**Data shown**

= = = =

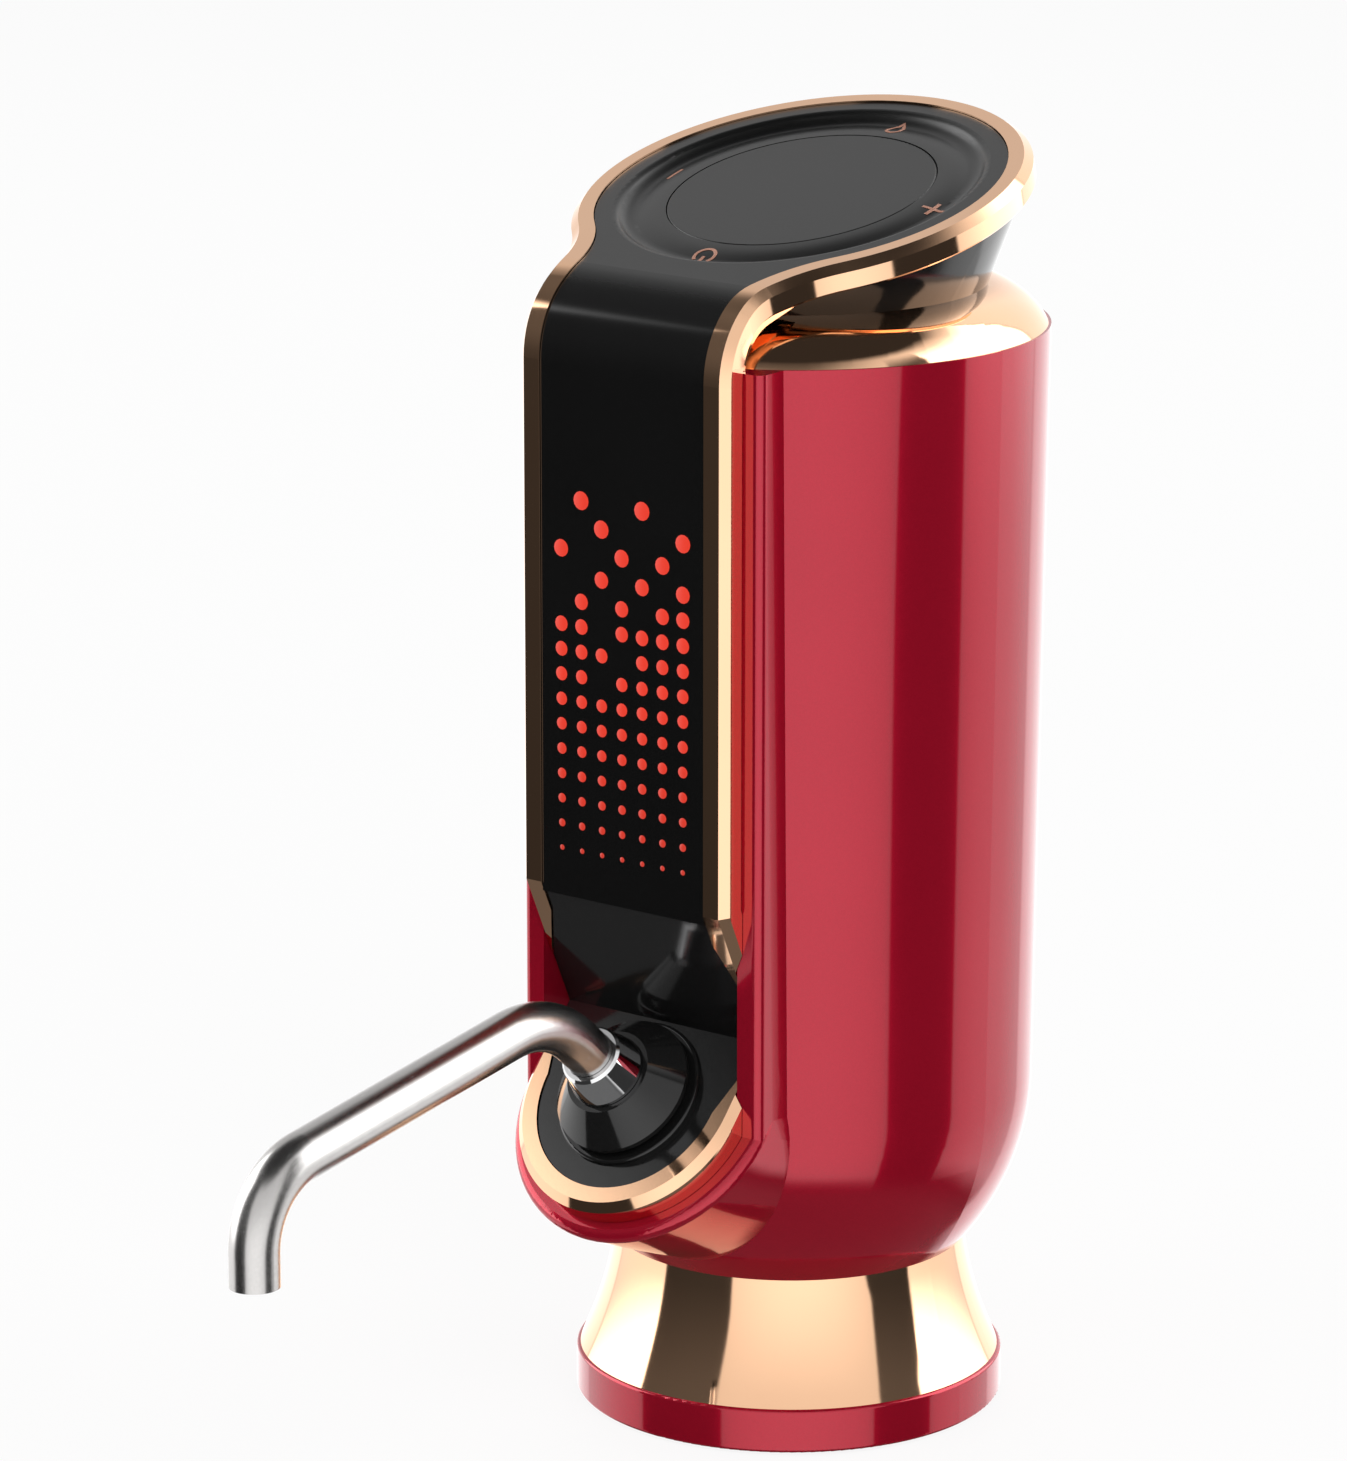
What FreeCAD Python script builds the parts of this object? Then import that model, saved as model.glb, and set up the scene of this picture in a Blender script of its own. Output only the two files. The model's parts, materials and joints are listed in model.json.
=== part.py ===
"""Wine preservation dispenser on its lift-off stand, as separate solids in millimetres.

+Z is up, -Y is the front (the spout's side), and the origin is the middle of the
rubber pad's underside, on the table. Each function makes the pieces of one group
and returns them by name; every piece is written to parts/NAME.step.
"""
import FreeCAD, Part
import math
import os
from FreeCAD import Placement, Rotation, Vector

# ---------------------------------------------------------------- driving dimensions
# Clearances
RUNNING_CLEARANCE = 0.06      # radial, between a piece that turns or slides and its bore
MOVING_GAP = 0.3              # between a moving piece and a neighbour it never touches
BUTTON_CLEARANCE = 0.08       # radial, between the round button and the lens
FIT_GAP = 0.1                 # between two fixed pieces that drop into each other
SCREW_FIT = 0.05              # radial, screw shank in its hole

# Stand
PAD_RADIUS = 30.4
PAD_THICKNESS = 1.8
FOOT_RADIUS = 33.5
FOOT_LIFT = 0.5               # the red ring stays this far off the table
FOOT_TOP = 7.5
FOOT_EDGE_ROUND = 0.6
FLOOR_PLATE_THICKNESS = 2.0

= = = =

**Exercise requirements**
Copy out the material above in its entirety. Every detail must match.

**Final result**
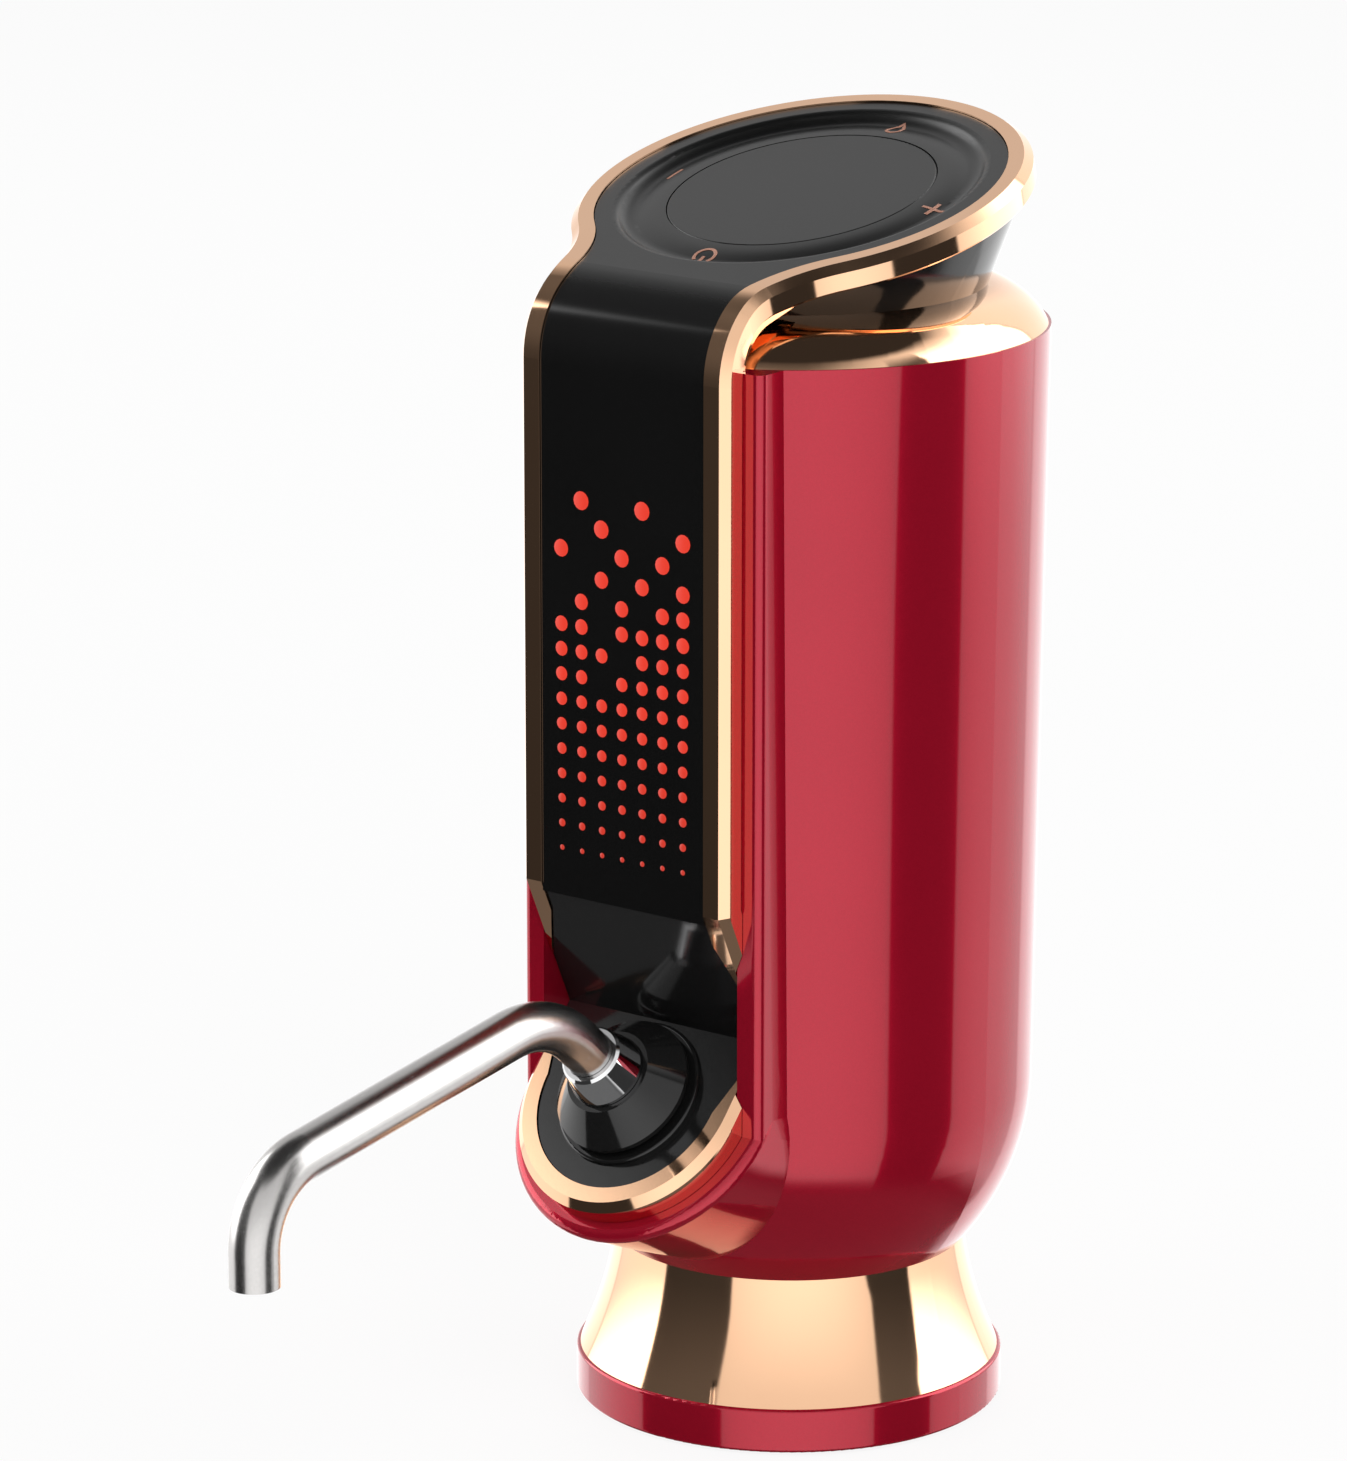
What FreeCAD Python script builds the parts of this object? Then import that model, saved as model.glb, and set up the scene of this picture in a Blender script of its own. Output only the two files. The model's parts, materials and joints are listed in model.json.
=== part.py ===
"""Wine preservation dispenser on its lift-off stand, as separate solids in millimetres.

+Z is up, -Y is the front (the spout's side), and the origin is the middle of the
rubber pad's underside, on the table. Each function makes the pieces of one group
and returns them by name; every piece is written to parts/NAME.step.
"""
import FreeCAD, Part
import math
import os
from FreeCAD import Placement, Rotation, Vector

# ---------------------------------------------------------------- driving dimensions
# Clearances
RUNNING_CLEARANCE = 0.06      # radial, between a piece that turns or slides and its bore
MOVING_GAP = 0.3              # between a moving piece and a neighbour it never touches
BUTTON_CLEARANCE = 0.08       # radial, between the round button and the lens
FIT_GAP = 0.1                 # between two fixed pieces that drop into each other
SCREW_FIT = 0.05              # radial, screw shank in its hole

# Stand
PAD_RADIUS = 30.4
PAD_THICKNESS = 1.8
FOOT_RADIUS = 33.5
FOOT_LIFT = 0.5               # the red ring stays this far off the table
FOOT_TOP = 7.5
FOOT_EDGE_ROUND = 0.6
FLOOR_PLATE_THICKNESS = 2.0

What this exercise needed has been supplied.